A some-what controversial element of Wright’s book is his position taking a continuity position (rather than discontinuity), between earth now and the new heavens and new earth that will come. An annihilist reading of 2 Peter 3:10-13 has had a powerful impact on Christian eschatology encouraging a ‘discontinuity’ position. Wright addresses this more directly elsewhere, and instead chooses to focus on other scriptures in Rom. 8 & Rev. 21-22 that give credence to a ‘continuity’ position. Wright’s sense (which in his admission can only be vaguely understood by us now) is that our good work in the world will be evident in some form in the new creation, which has the important implication that our work really matters.

Wright’s book is about being surprised by the wonderful hope that Christians really do have (rather than a half-baked soul-saving version of the truth). Understanding the resurrection hope that Wright is trying to open the eyes of Christians to transforms the “gospel” motivation from: being a Christian so that you can go to heaven when you die; to a genuine good news message: "Salvation, then, is not "going to heaven" but "being raised to life in God's new heaven and new earth" (198) – this is a hope and a gospel which is far bigger than what many Christians know.
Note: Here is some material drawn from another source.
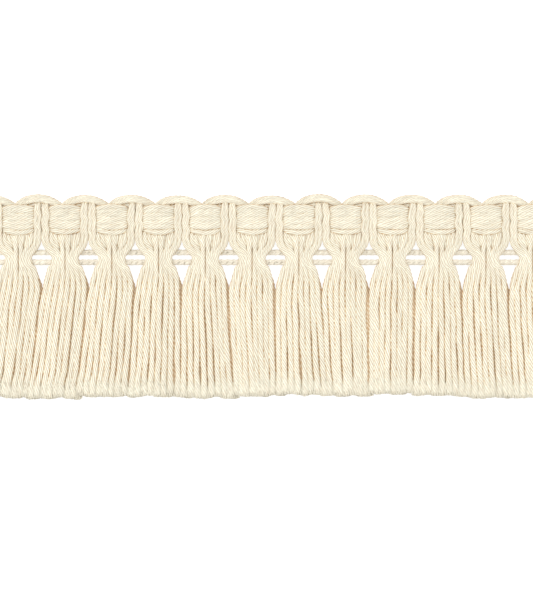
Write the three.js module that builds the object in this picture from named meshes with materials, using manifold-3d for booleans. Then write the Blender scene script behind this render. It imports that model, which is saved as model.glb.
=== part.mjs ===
// A cut length of cotton tassel fringe, lying on its back with its face up.
// Millimetres: +X along the fringe, +Y from the tassel tips to the heading, +Z out of the face.
// While it is built, y = 0 is the waist line of the tassels and z = 0 the surface that it lies on.
import * as THREE from 'three';
import { mergeVertices } from 'three/addons/utils/BufferGeometryUtils.js';
import Module from 'manifold-3d';

const wasm = await Module();
wasm.setup();

// Driving dimensions of the whole fringe
const TASSEL_COUNT = 12;
const PITCH = 17.36;
const HALF_PITCH = PITCH / 2;
const BAND_STUB = 2;
const BAND_HALF_LENGTH = (TASSEL_COUNT * PITCH) / 2 + BAND_STUB;
const GAP = 0.3;
const HALF_GAP = GAP / 2;

// Yarn ends of one tassel: two rows, the back row on the surface and the front row on top of it
const ENDS_PER_ROW = 8;
const END_SPACING = PITCH / ENDS_PER_ROW;
const END_WIDTH = 1.7;
const ROW_SHIFT = 0.25;
const TIP_RAGGEDNESS = 0.45;
const ROWS = [
  { bottom: 0, top: 1.7, crest: 0, shift: -ROW_SHIFT },
  { bottom: 2.0, top: 3.7, crest: 0.9, shift: ROW_SHIFT },
];
const ROOT_Y = -7.5;
const ROOT_SPACING = 1.95;
const WAVE_Y = -28;
const DRIFT_AT_WAVE = 0.38;

// How far the tips stray sideways at each parting between tassels, from the left end to the right
const TIP_DRIFT = [-4.0, -4.4, -3.8, -2.2, 0, 2.2, 0.8, 2.2, 0.6, -0.6, 1.4, 2.4, 2.4];
// Length of each tassel's skirt, from the waist line to its tips, from the left end to the right
const SKIRT_LENGTH = [51.2, 51.6, 51.0, 50.9, 51.4, 50.7, 50.3, 50.8, 49.9, 50.6, 51.4, 51.3];

// Middle yarns, four side by side: behind the header, fanned out below it, then down the waist
const CORE_YARNS = 4;
const CORE = [
  { y: 16.1, half: 3.3, front: 3.0 },
  { y: 9.3, half: 3.3, front: 3.0 },
  { y: 8.8, half: 5.7, front: 3.0 },
  { y: 6.1, half: 5.95, front: 3.7 },
  { y: 2.6, half: 3.0, front: 4.6 },
  { y: 0, half: 2.75, front: 4.7 },
  { y: -3.9, half: 3.3, front: 4.5 },
  { y: -8.0, half: 4.15, front: 4.0 },
];

// A leg is two yarns side by side: in front of the header, then down one side of the waist
const LEG_YARNS = 2;
const LEG_OUTER = HALF_PITCH - HALF_GAP;
const LEG_INNER = 6.1;
const LEG = [
  { y: 18.6, outer: LEG_OUTER, inner: LEG_INNER, back: 2.7, front: 5.4 },
  { y: 6.1, outer: LEG_OUTER, inner: 5.9, back: 2.7, front: 5.4 },
  { y: 2.6, outer: 6.8, inner: 2.85, back: 0, front: 5.0 },
  { y: 0, outer: 5.25, inner: 2.7, back: 0, front: 4.75 },
  { y: -3.9, outer: 6.4, inner: 3.2, back: 0, front: 4.5 },
  { y: -8.0, outer: 8.2, inner: 4.05, back: 0, front: 4.0 },
];
const YARN_GROOVE = 0.5;

// The loop joins the legs to the middle yarns, over the header's top and behind the edge bundle
const LOOP = { low: 17.7, high: 18.5, back: 1.2, front: 4.9, outer: 8.4, inner: 6.25, bevel: 0.5 };
const TONGUE = { low: 15.5, high: 18.2, half: 3.1, front: 1.1 };

// Header band: seven yarns side by side, behind each pair of legs and in front of each middle bundle
const HEADER_YARNS = 7;
const HEADER_GROOVE = 0.4;
const HEADER = [
  { x: -5.75, low: 9.4, high: 16.9, back: 0, front: 2.4 },
  { x: -4.4, low: 9.2, high: 18.4, back: 3.3, front: 5.4 },
  { x: 0, low: 9.1, high: 19.4, back: 3.3, front: 5.6 },
  { x: 4.4, low: 9.2, high: 18.4, back: 3.3, front: 5.4 },
  { x: 5.75, low: 9.4, high: 16.9, back: 0, front: 2.4 },
];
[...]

Surprised by Hope and other works that affirm the bodily resurrection of the saints into the new heavens and new earth will become a foundation for my assignment. This hope holds that all of the creation is worth redeeming and that Christians have to live, work, create, dream, act, cook, build, buy, rest, relate, engage and hope in the world in light of God’s kingdom rule and the ongoing and coming redemption of all of creation - worth thinking through, eh?